Seth Tupper, South Dakota Searchlight
Petitioners hoping to put state constitutional amendments on the ballot won’t need signatures from each of South Dakota’s legislative Senate districts.
After the governor vetoed a bill containing the requirement last week, the state Senate sustained the veto Monday at the Capitol in Pierre. The House voted earlier Monday to override the veto, but agreement from both chambers is required to overturn the governor’s action.
Michael Rohl, R-Aberdeen, was among the senators who opposed the bill and supported the veto. While the bill’s sponsors said it would force more inclusion of rural areas in the political process, Rohl said the bill could harm rural voters.
“It gives every district veto power,” Rohl said. “That means that we, as a small community, don’t have a voice unless we get Sioux Falls to agree.”

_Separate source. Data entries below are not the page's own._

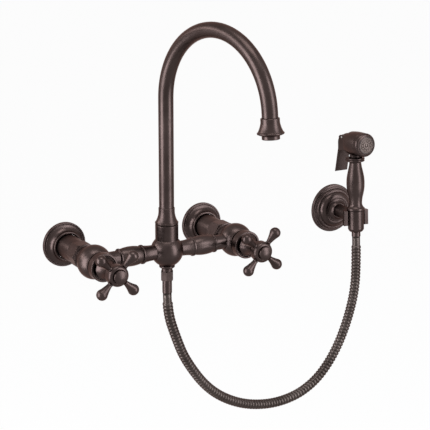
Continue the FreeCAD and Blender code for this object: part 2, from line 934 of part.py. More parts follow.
def spout_tube():
    """One bent tube: a riser, an arch of nearly half a turn and a short straight tail."""
    body = new_body("spout_tube")
    path = new_sketch(body, "Path", "XZ_Plane")
    reach, base, foot = s.arch_radius, s.arch_base, s.tube_foot
    lean = 180 - s.arch_angle
    end_x = reach + reach * cosine(lean)
    end_z = base + reach * sine(lean)
    tip_x = end_x + s.tube_tail * sine(lean)
    tip_z = end_z - s.tube_tail * cosine(lean)
    start = flat_point((0, foot))
    bend = flat_point((0, base))
    finish = flat_point((end_x, end_z))
    tip = flat_point((tip_x, tip_z))
    path.addGeometry(Part.LineSegment(start, bend))
    centre = flat_point((reach, base))
    circle = Part.Circle(centre, Z_AXIS, reach.value)
    path.addGeometry(Part.ArcOfCircle(circle, math.radians(lean.value), math.pi))
    path.addGeometry(Part.LineSegment(finish, tip))
    path.addConstraint(Sketcher.Constraint("Coincident", 0, 2, 1, 2))
    path.addConstraint(Sketcher.Constraint("Coincident", 1, 1, 2, 1))
    fix_point(path, 0, 1, (0, foot))
    fix_point(path, 0, 2, (0, base))
    fix_point(path, 1, 1, (end_x, end_z))
    constrain(path, Sketcher.Constraint("Radius", 1, reach.value), reach)
    fix_point(path, 2, 2, (tip_x, tip_z))
    ring = new_sketch(body, "Section", "XY_Plane", out=foot)
    draw_circle(ring, 0, 0, s.tube_radius)
    draw_circle(ring, 0, 0, s.tube_radius - s.tube_wall)
    doc.recompute()
    pipe = body.newObject("PartDesign::AdditivePipe", "Bend")
    pipe.Profile = ring
    pipe.Spine = (path, ["Edge1", "Edge2", "Edge3"])
    doc.recompute()
    length = base.value - foot.value + reach.value * math.radians(s.arch_angle.value)
    length += s.tube_tail.value
    inner = s.tube_radius.value - s.tube_wall.value
    expected = math.pi * (s.tube_radius.value**2 - inner**2) * length
    if abs(body.Shape.Volume / expected - 1) > 0.01:
        raise ValueError("the spout's tube is not its section times its length")
    place(body, (0, -s.bridge_reach, 0), SWING)
    return body


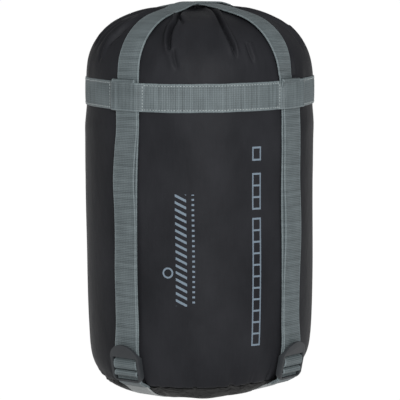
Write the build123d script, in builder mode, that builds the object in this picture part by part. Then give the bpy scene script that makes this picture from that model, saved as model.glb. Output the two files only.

The legislation, House Bill 1169, would have required constitutional amendment petitions to have signatures from registered voters in each of the 35 Senate districts spread across the state. Petitions would have needed a number of signatures from each district equal to 5% of the total votes cast for governor in that district during the last general election.
That would have been an addition to the existing requirement that petitions have a total number of signatures — from anywhere in the state — equal to at least 10% of the votes cast statewide for governor in the last general election.
House Bill 1169’s main sponsor, Rep. Rebecca Reimer, R-Chamberlain, said Monday she’s willing to work on the legislation’s language and bring it back next year.
Reimer and other lawmakers who wanted to override the veto said voters are tired of the number of constitutional amendments showing up on their ballots, that the state constitution should be reserved for matters pertaining to the structure and powers of government and not for specific policies, and that the constitution should be harder to amend. Multiple lawmakers referenced an amendment last year, rejected by voters, that would have inserted abortion rights into the constitution.
Legislators considered numerous bills this year to restrict citizen lawmaking. Among those that passed into law were a bill to move the deadline for submitting petition signatures for citizen-initiated ballot measures from May to February, which will shorten the signature-gathering window by three months. Legislators also sent a measure to the 2026 ballot that will ask voters to raise the approval threshold for constitutional amendment ballot questions from a simple majority to 60%.
Monday was the last day of this year’s legislative session, set aside to consider any remaining vetoes from Gov. Larry Rhoden. Earlier this month, legislators sustained Rhoden’s only other veto, which would have offered additional child care tuition assistance to child care workers for their own children.